Where the VK-80i does give way to other amplifiers is, not surprisingly, in terms of power. It still keeps bass in check and has reasonable grunt, but where you might want puppyish energy you get something a little more reserved. I found it fared better with Monitor Audio’s sensitive Silver 500 7G floorstanders [HFN Oct ’21] than my regular B&W 705 S2 standmounts. However, neither sounded underfed with Michael Jackson’s ‘The Way You Make Me Feel’ [Bad, EPC 504423 2], which showcased a wide soundstage, luxuriant synth notes and a groove to the rhythm section that was impossible not to tap along to.

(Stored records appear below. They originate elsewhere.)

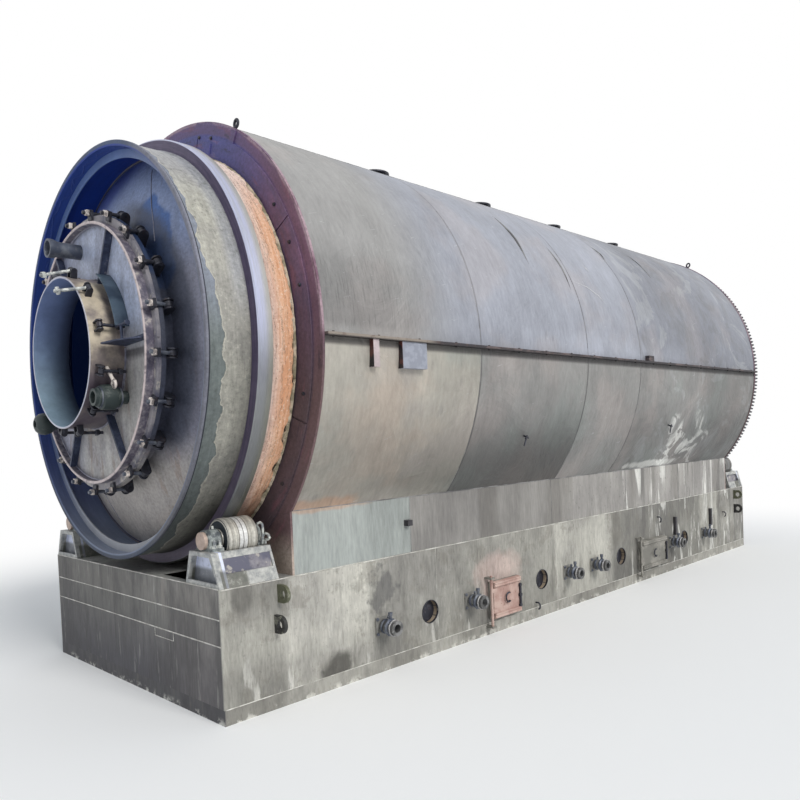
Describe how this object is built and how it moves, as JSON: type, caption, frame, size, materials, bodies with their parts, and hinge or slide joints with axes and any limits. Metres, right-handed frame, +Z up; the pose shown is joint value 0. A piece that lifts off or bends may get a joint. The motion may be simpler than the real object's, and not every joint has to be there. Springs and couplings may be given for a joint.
{
  "type": "rotary pyrolysis reactor",
  "caption": "Horizontal drum reactor for waste plastic: bolted charging door, riding rings, rollers and girth gear in a fired steel casing on a box base.",
  "frame": {"origin": "centre of the base's underside, on the ground", "axes": "-Y towards the charging door, +Y along the drum axis to the gear end, +Z up"},
  "size_m": [3.2458, 8.2715, 3.925],
  "materials": {
    "skirt_steel": "matte",
    "base_steel": "matte",
    "wall_steel": "matte",
    "firebrick": "matte",
    "fibre_lining": "matte",
    "primer_plate": "matte",
    "casing_steel": "satin",
    "dark_iron": "satin",
    "drum_steel": "satin",
    "head_steel": "satin",
    "bright_steel": "satin",
    "orange_fibre": "matte",
    "door_steel": "matte",
    "pink_primer": "matte"
  },
  "bodies": {
    "furnace": {"base_frame": "skirt_steel", "end_walls": "base_steel", "right_wall": "base_steel", "left_wall": "base_steel", "upper_walls": "wall_steel", "decks": "base_steel", "hearth": "firebrick", "side_linings": "firebrick", "casing_lining": "fibre_lining", "end_linings": "firebrick", "end_plates": "primer_plate", "cover_rings": "primer_plate", "casing_crown": "casing_steel", "casing_sides": "casing_steel", "split_flanges": "dark_iron", "flue_stubs": "dark_iron", "lifting_eyes": "dark_iron", "tie_lugs": "dark_iron", "pedestals": "base_steel", "bearings": "dark_iron", "burners": "dark_iron", "fire_door_frames": "wall_steel", "left_fire_doors": "door_steel", "flank_fittings": "dark_iron"},
    "drum": {"drum_shell": "drum_steel", "drum_rim": "drum_steel", "drum_head": "head_steel", "rear_head": "head_steel", "gas_outlet": "head_steel", "riding_rings": "bright_steel", "drum_wraps": "orange_fibre", "girth_gear": "dark_iron", "door_flange": "head_steel", "door_cover": "head_steel", "door_clamps": "dark_iron", "feed_neck": "head_steel", "neck_ribs": "head_steel", "neck_bolts": "dark_iron", "pipe_stubs": "dark_iron"},
    "front_right_roller": {"front_right_roller": "bright_steel"},
    "front_left_roller": {"front_left_roller": "bright_steel"},
    "rear_right_roller": {"rear_right_roller": "bright_steel"},
    "rear_left_roller": {"rear_left_roller": "bright_steel"},
    "front_fire_door": {"front_fire_door": "pink_primer"},
    "rear_fire_door": {"rear_fire_door": "door_steel"}
  },
  "joints": [
    {"name": "drum_spin", "type": "hinge", "parent": "furnace", "child": "drum", "pos_m": [0, 0, 2.192], "axis": [0, 1, 0], "continuous": true},
    {"name": "front_right_roller_spin", "type": "hinge", "parent": "furnace", "child": "front_right_roller", "pos_m": [0.987, -3.544, 1.0252], "axis": [0, 1, 0], "continuous": true},
    {"name": "front_left_roller_spin", "type": "hinge", "parent": "furnace", "child": "front_left_roller", "pos_m": [-0.987, -3.544, 1.0252], "axis": [0, 1, 0], "continuous": true},
    {"name": "rear_right_roller_spin", "type": "hinge", "parent": "furnace", "child": "rear_right_roller", "pos_m": [1.01, 3.544, 1.045], "axis": [0, 1, 0], "continuous": true},
    {"name": "rear_left_roller_spin", "type": "hinge", "parent": "furnace", "child": "rear_left_roller", "pos_m": [-1.01, 3.544, 1.045], "axis": [0, 1, 0], "continuous": true},
    {"name": "front_fire_door_hinge", "type": "hinge", "parent": "furnace", "child": "front_fire_door", "pos_m": [1.25, -1.455, 0.27], "axis": [0, 0, -1], "range_deg": [0, 110]},
    {"name": "rear_fire_door_hinge", "type": "hinge", "parent": "furnace", "child": "rear_fire_door", "pos_m": [1.25, 0.96, 0.27], "axis": [0, 0, -1], "range_deg": [0, 110]}
  ],
  "couplings": [
    {"joint": "front_right_roller_spin", "follows": "drum_spin", "ratio": -11.733},
    {"joint": "front_left_roller_spin", "follows": "drum_spin", "ratio": -11.733},
    {"joint": "rear_right_roller_spin", "follows": "drum_spin", "ratio": -11.733},
    {"joint": "rear_left_roller_spin", "follows": "drum_spin", "ratio": -11.733}
  ]
}
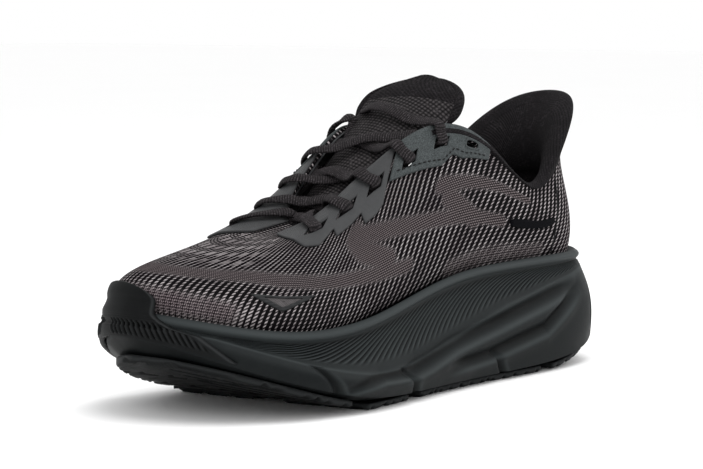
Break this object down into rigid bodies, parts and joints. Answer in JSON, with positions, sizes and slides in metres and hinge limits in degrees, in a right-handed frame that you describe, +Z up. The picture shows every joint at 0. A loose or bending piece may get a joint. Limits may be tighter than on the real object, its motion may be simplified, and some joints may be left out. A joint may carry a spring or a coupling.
{
  "type": "running shoe",
  "caption": "Left running shoe with a thick rockered foam sole, knit upper, padded tongue that folds, flat lace and removable sockliner.",
  "frame": {"origin": "on the ground, under the middle of the shoe's bounding box", "axes": "+X towards the toe, +Y towards the lateral side, which is the wearer's left, +Z up"},
  "size_m": [0.3018, 0.1145, 0.1365],
  "materials": {
    "foam": "matte moulded foam",
    "outsole_rubber": "satin moulded rubber",
    "board": "felted board",
    "sockliner": "brushed fabric on foam",
    "knit": "two-tone engineered knit",
    "lining": "mottled ribbed lining",
    "padding": "open-cell foam",
    "stiffener": "matte sheet",
    "collar_fabric": "smooth stretch fabric",
    "film": "textured film",
    "suede": "speckled suede-like microfibre",
    "patch": "smooth film",
    "tongue_knit": "spacer mesh",
    "lace": "flat woven braid",
    "aglet": "smooth clear-coated tip"
  },
  "bodies": {
    "shoe": {"midsole": "foam", "outsole_toe": "outsole_rubber", "toe_bumper": "outsole_rubber", "outsole_forefoot_lateral": "outsole_rubber", "outsole_forefoot_medial": "outsole_rubber", "outsole_midfoot_lateral": "outsole_rubber", "outsole_midfoot_medial": "outsole_rubber", "outsole_heel": "outsole_rubber", "strobel_board": "board", "knit_upper": "knit", "lining": "lining", "collar_foam": "padding", "heel_counter": "stiffener", "toe_puff": "stiffener", "heel_tab_cover": "collar_fabric", "heel_side_overlay": "patch", "forefoot_trim": "film", "facing_lateral": "film", "facing_medial": "film", "eyestay_lower_lateral": "film", "eyestay_lower_medial": "film", "eyestay_upper_lateral": "suede", "eyestay_upper_medial": "suede", "collar_binding_lateral": "collar_fabric", "collar_binding_medial": "collar_fabric", "tongue_base": "tongue_knit", "tongue_base_lining": "lining", "gusset_lateral": "lining", "gusset_medial": "lining", "lace": "lace", "aglet_upper": "aglet", "aglet_lower": "aglet"},
    "tongue": {"tongue_face": "tongue_knit", "tongue_foam": "padding", "tongue_lining": "lining", "tongue_binding": "collar_fabric"},
    "insole": {"sockliner": "sockliner"}
  },
  "joints": [
    {"name": "tongue_fold", "type": "hinge", "parent": "shoe", "child": "tongue", "pos_m": [-0.0253, 0, 0.1274], "axis": [0, 1, 0], "range_deg": [0, 25]},
    {"name": "sockliner_lift", "type": "hinge", "parent": "shoe", "child": "insole", "pos_m": [0.1357, 0, 0.046], "axis": [0, 1, 0], "range_deg": [0, 4]}
  ]
}
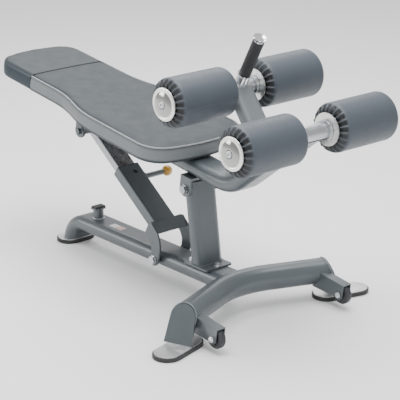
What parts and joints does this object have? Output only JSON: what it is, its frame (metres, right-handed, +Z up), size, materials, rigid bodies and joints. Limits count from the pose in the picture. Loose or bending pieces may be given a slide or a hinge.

BAT’s all-alloy VK-R7 remote provides access to input selection, volume, mute and display brightness


In practice, the all-tube VK-80i’s ability to snap into a vocal or punch out a rhythm doesn’t translate to real stomp and aggression. Rather than race out of the traps like a greyhound, this amplifier gallops like a thoroughbred.

By way of comparison, BAT’s own VK-3500 has more headroom, more power and a livelier demeanour, but isn’t as assured in its rendering of tone. The price difference between them isn’t vast, so I’d recommend auditioning both to see which flavour you prefer. Either way, just be prepared to fall in love.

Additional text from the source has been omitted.